A smoother move starts with a clear plan
Upsizing without two moves is possible, but it usually does not happen by accident. It takes careful timing, realistic budgeting, strong paperwork, and a neighborhood-specific strategy for both the sale and the purchase.
If you want a move-up plan that feels clear instead of chaotic, working with a local team that understands timing, pricing, and negotiation can make a big difference.

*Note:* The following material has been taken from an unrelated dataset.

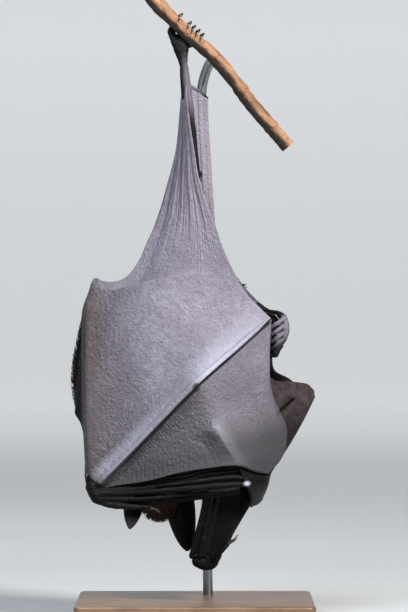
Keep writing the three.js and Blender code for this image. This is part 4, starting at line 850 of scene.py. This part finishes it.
B("thumbL", [[-75, -33, 96.9], [-61.5, -37, 92.4], [-47.2, -39, 91.3], [-32.2, -38, 90.8]], [3.6, 2.8, 2.5, 1.9], [3.6, 2.9, 2.5, 1.9], 40, 16, side=(0, 1, 0), warp=creased(6, 0.25))
B("mc5L", [[-72.6, -36, 108.1], [-47.2, -42, 133.6], [-19.5, -47, 163.8], [1.4, -49.4, 185.9], [5.3, -49.2, 189.4]], [2.8, 2.2, 2.1, 3.0, 2.7], [2.8, 2.4, 2.3, 3.2, 2.8], 110, 16)
B("ph5L", [[3.7, -49.2, 187.8], [22.2, -44.5, 203.9], [38.8, -39, 218], [52.4, -29, 230.2], [64.1, -19, 239.3]], [2.9, 1.9, 2.2, 1.5, 1.0], [2.9, 2.0, 2.2, 1.6, 1.1], 90, 16)
B("f4L", [[-72.6, -35, 104.1], [-31.4, -39.5, 107.1], [6.5, -41.5, 111.1], [38, -39.5, 114.2], [44.4, -40, 112.3]], [2.6, 2.1, 2.1, 2.6, 2.4], [2.8, 2.2, 2.2, 2.8, 2.4], 90, 16, warp=lambda X, t: 0.2 * noise(X, 3, 7))
B("f3L", [[-72.6, -36, 101], [-31.4, -43, 103.3], [6.5, -47, 106.7], [42.7, -44.5, 108.9], [46.8, -34, 104.9], [48.6, -13, 95.9], [49, 15, 89.6], [45.2, 40, 100.4], [37.3, 58, 128.1]], [2.6, 2.3, 2.2, 2.9, 2.0, 1.8, 1.7, 1.5, 1.1], [2.6, 2.3, 2.2, 2.9, 2.0, 1.8, 1.7, 1.5, 1.1], 160, 16, side=(0, 0, 1), warp=lambda X, t: 0.15 * noise(X, 3, 8))
B("f2L", [[-71.8, -36, 97.1], [-39.3, -41.5, 97.3], [-6.1, -43.5, 100.6], [14.4, -43, 102.5]], [2.3, 1.8, 1.7, 1.1], [2.3, 1.8, 1.7, 1.1], 60, 14, side=(0, 0, 1), warp=lambda X, t: 0.15 * noise(X, 3, 9))
B("thumbR", [[15.2, -14, 45.8], [23.1, -21, 53.4], [30.2, -24, 60.7]], [3.4, 2.6, 1.9], [3.4, 2.6, 1.9], 30, 16, warp=creased(5, 0.25))
B("wristR", [[20.8, -11, 55.1], [14.4, -12, 45.6], [6.4, -12, 46.4]], [6.2, 7.2, 5.6], [5.6, 6.2, 5], 24, 24, side=(0, 0, 1), warp=creased(3, 0.3))
B("forearmR", forearmRight, [5.4, 5.4, 4.8, 4.6, 4.4, 4.4, 4.8], [5.2, 5.0, 4.6, 4.4, 4.2, 4.2, 4.6], 90, 22, warp=lambda X, t: 0.18 * noise(X, 5, 2))
B("f5R", [[12, -16, 51.5], [21.5, -24, 95.6], [29.4, -29, 139.5], [23.9, -31, 176.8], [12.8, -30, 212.4]], [2.8, 2.3, 2.8, 2.1, 1.2], [2.8, 2.3, 2.8, 2.1, 1.2], 80, 14)
B("f4R", [[8, -17, 51.5], [16.7, -27, 95.8], [23.1, -33, 143.6], [12.8, -35, 179.2], [1.7, -31, 218.7]], [2.6, 2.1, 2.6, 1.9, 1.2], [2.6, 2.1, 2.6, 1.9, 1.2], 80, 14)
B("f3R", [[1.7, -16, 50.7], [12, -27, 95.8], [15.2, -33, 143.6], [0.1, -34, 181.6], [-11, -28, 226.6]], [2.6, 2.1, 2.6, 1.9, 1.2], [2.6, 2.1, 2.6, 1.9, 1.2], 80, 14)
B("calcar", [[-2.4, 0, 426.4], [5.6, -0.6, 422.4], [14.1, -1, 415.9]], [2.0, 1.3, 0.9], [2.0, 1.3, 0.9], 20, 12)
bare = [voxel(bare, "bare", 0.62, 3, M_BARE)]

# ears: cupped leaves
def ear(root, tip, width, lean, point):
    root = np.array(root, float); tip = np.array(tip, float); lean = np.array(lean, float)
    def f(u, v):
        p = root + (tip - root) * v[..., None]
        w = width * (0.85 + 0.45 * v) * np.maximum(0.015, 1 - v) ** point
        a = (u - 0.5) * 2
        p = p + lean * (a * w)[..., None]
        p[..., 1] += a * a * w * 0.5 - 0.25 * np.cos(a * 9) * (1 - v)
        return p
    return f
ears = [make("e_l", *sheet(ear([-45, 3, 91], [-48.2, -6, 71.4], 9.6, [0.97, 0, -0.2], 0.72), nq(36), nq(44), 1.3), M_BARE),
        make("e_r", *sheet(ear([-9, 3, 94], [-1.8, -7, 54], 14.5, [0.96, 0, 0.16], 0.62), nq(36), nq(50), 1.3), M_BARE)]

# ------------------------------------------------------------------ one skin
parts = bare + sheets + ears
skin = body
for o in parts:
    m = skin.modifiers.new("u", "BOOLEAN")
    m.operation = "UNION"; m.solver = "MANIFOLD"; m.object = o
    if hasattr(m, "material_mode"): m.material_mode = "TRANSFER"
before = sum(len(o.data.polygons) for o in parts) + len(body.data.polygons)
baked(skin, "bat_skin")
print("skin union:", before, "->", len(skin.data.polygons), [m.name for m in skin.data.materials])
for o in parts:
    d = o.data
    bpy.data.objects.remove(o); bpy.data.meshes.remove(d)
skin.data.shade_smooth()
def creases(o, deg):
    bm = bmesh.new(); bm.from_mesh(o.data)
    bmesh.ops.dissolve_degenerate(bm, dist=1e-6, edges=bm.edges)
    lim = math.radians(deg)
    for e in bm.edges:
        if len(e.link_faces) == 2 and e.calc_face_angle(0) > lim:
            e.smooth = False
    bm.to_mesh(o.data); bm.free()
creases(skin, 62)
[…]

When you are ready to map out your next step in Escondido, connect with McAllister Homes Real Estate for personalized guidance.
FAQs
How can you upsize in Escondido without moving twice?
- The main options are selling first with a short written stay after closing, buying first with bridge financing, or coordinating both transactions with contingencies and flexible timing.
How long can you stay in your Escondido home after it sells?
- In California, staying after closing should be documented in writing, with one form commonly used for less than 30 days and a lease-after-sale structure used for 30 days or more.
Can you buy a new home in Escondido before selling your current one?
- Yes, but lenders may require proof that you can carry the current home, the new home, the bridge loan, and your other obligations at the same time.
How much cash do you need to upsize in Escondido?
- You typically need funds for your down payment, plus closing costs that often run about 2% to 5% of the purchase price, along with reserves for overlap and moving expenses.
What protects your deposit when buying a move-up home in Escondido?
- Contract terms such as financing and inspection contingencies can help protect your deposit, depending on the specific language in the agreement.
What happens if the appraisal is low on your Escondido purchase?
- A low appraisal may lead to renegotiation or cancellation, depending on the contract terms, and it can affect both your financing and your move timeline.